Révolution intérieure et transfiguration urbaine

Publié par olrach sur 22 Septembre 2013, 11:43am

 

          « J’ai tout abandonné : clefs, argent, papiers. » Tel aurait pu être le point de départ du dernier roman de Yannick Haenel, tel est l’aboutissement de La Conjuration de Philippe Vasset qui se propose non seulement de ré-enchanter l’espace urbain mais d’accomplir aussi une révolution même des sensations. Le narrateur est un promeneur solitaire qu’inquiète la disparition programmée dans le tissu urbain des terrains vagues, de ces zones blanches et inaccessibles que seuls quelques paranoïaques fuyant les ondes électromagnétiques recherchent peut-être encore. La ville que décrit l’auteur est devenue un réseau complexe de constructions et de bâtiments dont la force centrifuge annexe toujours plus la périphérie de nos villes. La société du spectacle, déjà sous la plume de Guy Debord, s’incarnait dans un aménagement dénaturé du territoire.
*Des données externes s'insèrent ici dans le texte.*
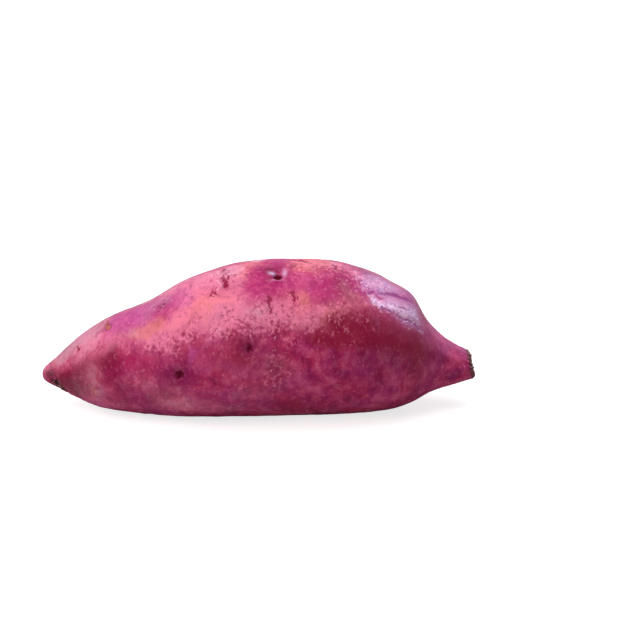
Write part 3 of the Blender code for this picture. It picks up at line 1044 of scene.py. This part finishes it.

           En errance, le narrateur retrouve André, une ancienne connaissance, auteur dans les années 80 de thrillers politico-financiers. Face à la déferlante religieuse et à ses innombrables avatars, les deux amis vont conjuguer leurs efforts et partir en quête d’un espace non encore passé sous la coupe de promoteurs véreux et ce, afin d’en confier l’usage à une des sectes de leur choix. Devenu consultant en implantation religieuse, le narrateur mène alors une étude approfondie du terrain dont l’hilarité n’est pas la moindre des réussites. Il sera guidé en cela par une jeune femme, Jeanne, qui lui permettra de s’immiscer dans les recoins les plus inaccessibles de l’espace urbain.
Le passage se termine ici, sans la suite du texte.